Thyer y Ellefson tienen claro cuál será el siguiente paso. El ADN no se traduce a proteínas directamente: hay un paso intermedio, lla mado transcripción, que saca una copia de trabajo de uno de los muelles de la doble hélice y produce una molécula muy similar al ADN, pero con solo una hilera de bases: el ARN, que es quien accede a las maquinarias celulares que traducen la secuencia de bases (ggtacctt…) a la secuencia de aminoácidos que forma las proteínas. Los científicos de California no han mostrado aún que las dos nuevas bases se puedan transcribir como ARN, y eso es lo próximo que tienen que comprobar.
El Tribunal Supremo de EE UU sentenció en 2013 que “los productos de la naturaleza” no se pueden patentar
De hecho, el ARN no es solo un intermediario para fabricar proteínas: también es capaz de plegarse en sofisticadas estructuras tridimensionales que tienen funciones propias. Por ejemplo, pueden reconocer pequeñas moléculas del entorno celular y activar o desactivar genes en consecuencia (los llamados riboswitches). También se asocian a las proteínas formando complejos esenciales para la vida (las ribonucleoproteínas).
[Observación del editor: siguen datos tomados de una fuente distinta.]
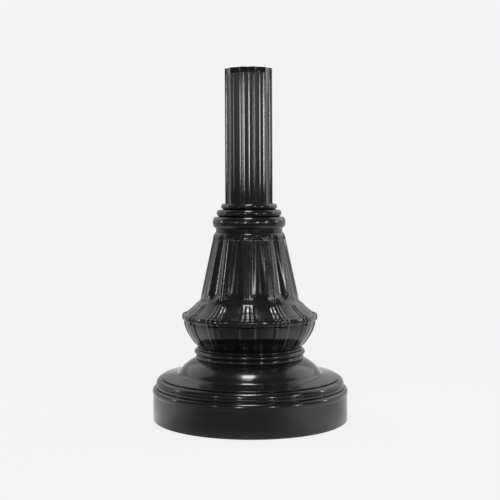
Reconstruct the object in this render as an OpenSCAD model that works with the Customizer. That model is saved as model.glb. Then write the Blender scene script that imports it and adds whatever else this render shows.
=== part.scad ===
// Lower section of an ornamental outdoor light pole: a fluted shaft that stands in a cast base.
// The shaft is welded to an anchor plate. Round castings are slipped over it and stacked from
// the ground up: plinth, dome, neck ring, bell and collar. A door at the back of the bell gives
// access to the inside of the shaft.
// Millimetres, +Z up. The origin is on the ground at the shaft's axis. The front faces -Y and
// the door faces +Y.

/* [Plinth] */
// Radius of the drum that stands on the ground
plinth_r = 203; // [198:1:215]
// Height of the plinth up to the seat of the dome
plinth_h = 87; // [82:1:110]
// Thickness of the drum's wall
plinth_wall = 7; // [5:0.5:10]
// Thickness of the deck that carries the dome
deck_t = 8; // [6:0.5:12]
// Height of the quarter-round moulding below the dome
plinth_bead_h = 10; // [8:0.5:14]
// How far the foot of that moulding stands out of its top
plinth_bead_out = 8.7; // [6:0.1:10]
// Height of the plain band below the moulding
plinth_band_h = 9; // [6:0.5:12]
// How far the plain band lies inside the drum
plinth_band_in = 6.8; // [5:0.1:9]
// Height of the rounded lip round the top of the drum
lip_h = 13; // [9:0.5:16]
// Height of the lip's widest place above its foot
lip_crest = 5.5; // [3:0.5:7]
// How far the lip stands out of the drum
lip_out = 1.2; // [0.5:0.1:3]

/* [Dome] */
// Height of the dome from its seat to the neck ring
dome_h = 40; // [36:1:50]
// Radius of the dome at its foot
dome_foot_r = 182; // [178:0.5:185]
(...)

La incorporación de las dos bases artificiales a estas estructuras abriría un nuevo campo para los bioingenieros. Y ello mucho antes de empezar a hablar de nuevas proteínas con inéditos aminoácidos que resulten útiles, e incluso patentables. Pero a la larga habrá que considerar esa posibilidad también. “Un alfabeto genético expandido conducirá a un alfabeto de proteínas expandido”, predicen Thyer y Ellefson. Es un tiro largo, pero no muy arriesgado.
En junio del año pasado, el Tribunal Supremo de Estados Unidos sentó un precedente muy importante al dictaminar, en un caso contra la comercialización de un test para el cáncer de mama por la firma Myriad Genetics, que “los productos de la naturaleza” no se pueden patentar. Los jueces se referían a la secuencia de los genes que confieren susceptibilidad al cáncer, que en efecto son productos de la naturaleza, si bien no de los más brillantes.
Pero el nuevo ADN con seis letras es cualquier cosa menos un producto de la naturaleza, y tal y como está hoy la jurisprudencia, al menos en Estados Unidos, será tan patentable como la fórmula de la viagra, aunque seguramente no tan rentable.